Any improvements that do not have a 15-year payback, or less, can be eliminated.
Consequential improvements are therefore more likely to affect older, less efficient buildings or those where energy efficiency improvements have already been made.
For more information visit the Part L website here.
Frequently Asked Questions
Q: I’m building a loft extension to my home. Do I need to carry out consequential improvements?
A: No, not unless you live in a house over 1,000m2 floor area.
Q: I’m doing a refurbishment of an existing office building. Do I need to carry out consequential improvements?
A: No, not unless you’re increasing the habitable area or increasing the installed per unit area capacity of building services.
Q: My building gets too hot in the summer, and I’m considering putting in additional air conditioning units. Do I need to carry out consequential improvements?

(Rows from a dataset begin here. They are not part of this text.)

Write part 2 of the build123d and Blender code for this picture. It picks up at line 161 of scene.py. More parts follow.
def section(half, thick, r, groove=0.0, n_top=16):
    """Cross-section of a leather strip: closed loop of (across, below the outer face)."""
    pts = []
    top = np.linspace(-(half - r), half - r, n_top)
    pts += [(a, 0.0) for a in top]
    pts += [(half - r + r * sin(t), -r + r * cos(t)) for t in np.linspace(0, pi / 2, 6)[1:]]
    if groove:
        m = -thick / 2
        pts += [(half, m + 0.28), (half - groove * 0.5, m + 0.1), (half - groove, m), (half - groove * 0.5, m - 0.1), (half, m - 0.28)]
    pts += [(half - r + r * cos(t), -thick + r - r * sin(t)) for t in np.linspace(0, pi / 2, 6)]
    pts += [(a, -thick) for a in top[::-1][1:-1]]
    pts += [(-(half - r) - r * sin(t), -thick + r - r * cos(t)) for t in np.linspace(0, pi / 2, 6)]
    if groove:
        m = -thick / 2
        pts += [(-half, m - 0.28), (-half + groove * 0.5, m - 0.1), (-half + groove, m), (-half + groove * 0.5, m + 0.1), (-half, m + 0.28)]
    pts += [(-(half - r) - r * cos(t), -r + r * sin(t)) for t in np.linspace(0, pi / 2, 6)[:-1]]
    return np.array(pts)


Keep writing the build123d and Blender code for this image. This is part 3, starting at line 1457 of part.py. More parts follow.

A: First of all, see if you can deal with the overheating problem without resorting to additional air conditioning. Try solar control glazing, night purge ventilation, more efficient lighting, or relocating heat-producing equipment away from occupied spaces. Following the recommendations in your annual air conditioning inspection report may solve the problem. If you find that you have to install additional air conditioning, then yes you will probably need to carry out consequential improvements, providing they are economically, technically and functionally feasible.
Q: I’m building an extension, and building control have told me I need to spend 10% of the value of that extension on improving the energy efficiency of the existing building. There isn’t enough in the project budget to pay for this. Can I argue that these improvements aren’t economically feasible?
A: No. You can only argue that an improvement isn’t economically feasible by showing that it has a payback of more than 15 years.
Q: I’m building an extension, and I’m also planning on replacing my 20-year-old chillers. Can the chiller replacements count as a consequential improvement?
A: Yes, consequential improvements can be something you were planning on doing anyway.
Q: I have looked at all the possible consequential improvements to my building, and I can’t find a single thing that will pay for itself within 15 years. Do I still need to carry out consequential improvements?
A: No. Clearly your building is already quite energy efficient. You may choose to do some improvements that have a longer payback, but you can’t be forced to do so. The whole point of consequential improvements is to require owners of less efficient buildings to put some budget aside for energy efficiency improvements whenever they’re spending money on certain enhancements to their asset.
Q: Why bother when I am only replacing the radiators?
A: Approved Document ADL2 does not exclude certain works. If the principle work meets the criteria, the work is not fully compliant until the consequential
improvements have been made.
Q: Who is responsible for compliance if there is work included in possible measures which would not normally be carried out by HVCA contractors, such as replacing glazing or adding insulation?
A: We take the view that it is the contractor’s responsibility to inform – preferably in writing - the client that additional works may be needed in order to comply with the conditions relating to consequential improvements, but the client is responsible for completing the further works.